Netflix India has successfully ventured into the horror genre with the miniseries “Ghoul.” The three part show is packed with unsettling torture scenes, a ghastly demon, and great performances. What elevates it from being just a basic supernatural film, however, is the political frame given to the story.
“Ghoul” is set in a future where India is ruled by a totalitarian government. The India presented here is one that burns sacrilegious books and one that practices “waapsi” or the ideological conditioning of citizens to turn away from their religion and intellectual thinking. It’s in this world that we meet Nida Rahim (Radhika Apte, a Netflix India favorite) is a new military recruit and an enhanced interrogation specialist.

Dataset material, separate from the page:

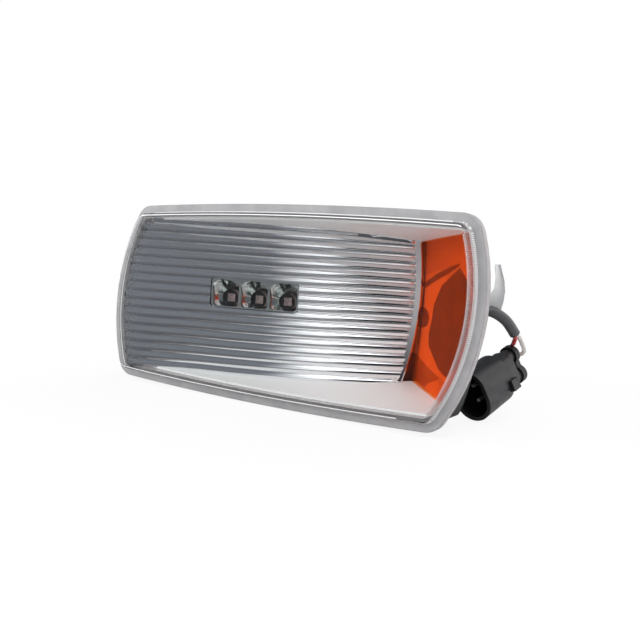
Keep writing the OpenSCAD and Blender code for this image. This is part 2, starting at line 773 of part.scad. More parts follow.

The catch is that Nida herself is a Muslim. Her faith leads the hardliners around her to doubt her patriotism, even when she is a true patriot at heart. She believes everything the government is doing is for good reason. So much so that she turns in her own father for going against the government’s rules and teaching his students anti-national philosophies.
As a reward, Nida is transferred to Meghdoot 31, a black ops-like facility which holds those labelled as terrorists. They are questioned, interrogated, tortured, and even killed in this place. The building itself is sealed off with black windows so that no one inside can tell whether its day or night. It feels like it’s as much of a prison for those inside bars as it is for the security guards monitoring them.
Once she gets there, she meets the the head of this facility, Sunil Dacunha (Manav Kaul), and a group of co-workers that include Laxmi Das (Ratnabali Bhattacharjee). Laxmi immediately begins accusing Nida of being a traitor, claiming to others that she may even be associated with Ali Saeed, a terrorist on the most wanted list who had recently been captured.
Things take a turn for the worse when Ali Saeed (Mahesh Balraj) arrives. The scenic atmosphere makes it clear he hasn’t arrived alone. Instead, he brings with him something evil.
We learn that this evil is actually the ghoul of the series’ title, a creature from the Arabic folklore who can be summoned with a blood sacrifice. The ghoul eats the flesh of humans and then takes their form with a mission to eradicate those who suffer from guilt of their bad deeds. Having taken the form of Ali Saeed, the ghoul ends up torturing the officers who’ve come to torture him by making them remember their sins, their guilt, and their corrupt motives.
Eventually, the supernatural entity gives a good cat-and-mouse chase to the military officers, all the while revealing more details about them and their so-called “government work.”
As for Nida, her entire life and everything she believed in is upstaged slowly. She questions her own actions and those of her superiors while battling the ghoul. She ends up being what the horror movie genre refers to as the final girl; a survivor of a terrible ordeal who has to suffer an unpredictable, ironic fate.
“Ghoul” doesn’t just tell the story of this creature or the characters in the story. It’s equipped with several underlying messages about the government’s possibly autocratic abilities and how the world views Islam. It’s not a message that everyone in the audience will agree with but the creators have decided to intersperse it anyway, and for the most part, it adds depth to what could’ve been a run of the mill story.
The show builds on its mystery well with director Patrick Graham relying on some typical scary movie tropes and jump scares. Apte is terrific as Nida, capturing her evolution from a shy, rigid officer to a worthy opponent of the ghoul. Balraj’s work as the possessed Ali Saeed is a treat to watch. Bhattacharjee is a true standout as the loud-mouthed, strong-willed Laxmi.
The series hails from “Sacred Games” team Vikramaditya Motwane and Anurag Kashyap in partnership with writer and director Patrick Graham. They teamed up with Blumhouse Productions, which gave us hits like “Get Out,” to create “Ghoul.” It’s no wonder the show is layered with social messages amidst its spookiness.
“Ghoul” is available to stream on Netflix.